Gauss + Miquel + Aubert [a. k. a. Steiner]

grobber

We have a quadrilateral $ABCD$ . Let $E$ be the point of intersection of the lines $AB$ and $CD$ . Let $F$ be the point of intersection of the lines $AD$ and $BC$ . Prove the following facts:

a) The midpoints of the segments $AC$ , $BD$ , $EF$ are collinear.
The line through these midpoints is called the Gauss line of the quadrilateral $ABCD$ .

b) The orthocenters of the triangles $ABF$ , $CDF$ , $BCE$ , $ADE$ are collinear on a line perpendicular to the Gauss line.
The line joining these orthocenters is known as the Aubert line, or, also, as the Steiner line of the quadrilateral $ABCD$ .

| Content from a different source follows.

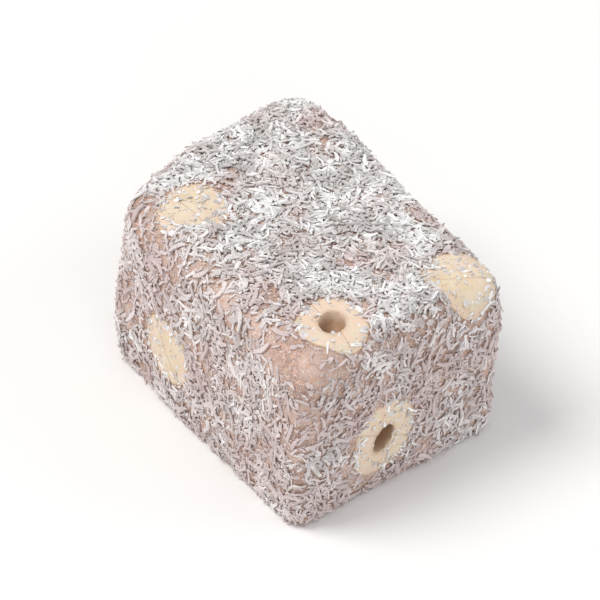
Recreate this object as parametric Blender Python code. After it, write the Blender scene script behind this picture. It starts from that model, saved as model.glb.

c) The circumcircles of the four triangles $ABF$ , $CDF$ , $BCE$ , $ADE$ intersect at a point $M$ .
This point $M$ is called the Miquel point of the quadrilateral $ABCD$ .
The circumcenters of these four triangles $ABF$ , $CDF$ , $BCE$ , $ADE$ lie on a circle which also passes through $M$ .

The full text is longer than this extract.